#### GIVEN DATA

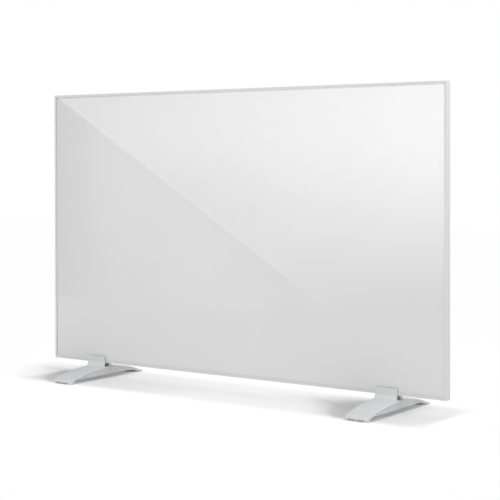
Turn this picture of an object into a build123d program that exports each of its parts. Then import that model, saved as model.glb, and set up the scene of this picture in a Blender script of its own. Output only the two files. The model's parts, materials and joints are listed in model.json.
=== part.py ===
from build123d import *
import math
import os

# Free-standing infrared panel heater: a white glass panel in a mitred aluminium frame, on two
# clamp feet. X runs along the panel, Y from front to back with the glass facing -Y, Z up. The
# origin is on the floor under the middle of the panel's thickness. All sizes are in millimetres.

os.makedirs("parts", exist_ok=True)

# Panel
panel_width = 1000.0
panel_height = 600.0
frame_depth = 15.0
floor_gap = 34.0  # floor to the frame's lower edge

# Frame rail section, measured inwards from the rail's outer face
rail_wall = 1.5
front_lip_height = 5.0
lip_thickness = 1.2
seat_height = 7.0  # inner web that backs the glass
seat_thickness = 1.2
rear_lip_height = 10.0
rail_edge_break = 0.4
key_leg = 30.0
key_clearance = 0.1

# Glass and what lies behind it
glass_thickness = 4.0
gasket_front = 0.5
gasket_rear = 0.9
gasket_edge = 0.5
gasket_setback = 0.2  # gasket leg stops short of the lip it lies on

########

Copy each line of the data exactly, leaving nothing out.

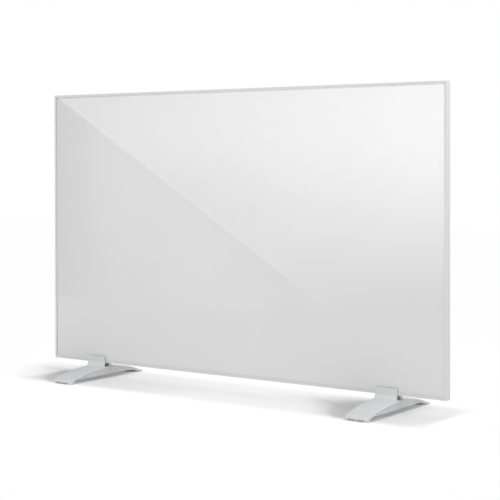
Turn this picture of an object into a build123d program that exports each of its parts. Then import that model, saved as model.glb, and set up the scene of this picture in a Blender script of its own. Output only the two files. The model's parts, materials and joints are listed in model.json.
=== part.py ===
from build123d import *
import math
import os

# Free-standing infrared panel heater: a white glass panel in a mitred aluminium frame, on two
# clamp feet. X runs along the panel, Y from front to back with the glass facing -Y, Z up. The
# origin is on the floor under the middle of the panel's thickness. All sizes are in millimetres.

os.makedirs("parts", exist_ok=True)

# Panel
panel_width = 1000.0
panel_height = 600.0
frame_depth = 15.0
floor_gap = 34.0  # floor to the frame's lower edge

# Frame rail section, measured inwards from the rail's outer face
rail_wall = 1.5
front_lip_height = 5.0
lip_thickness = 1.2
seat_height = 7.0  # inner web that backs the glass
seat_thickness = 1.2
rear_lip_height = 10.0
rail_edge_break = 0.4
key_leg = 30.0
key_clearance = 0.1

# Glass and what lies behind it
glass_thickness = 4.0
gasket_front = 0.5
gasket_rear = 0.9
gasket_edge = 0.5
gasket_setback = 0.2  # gasket leg stops short of the lip it lies on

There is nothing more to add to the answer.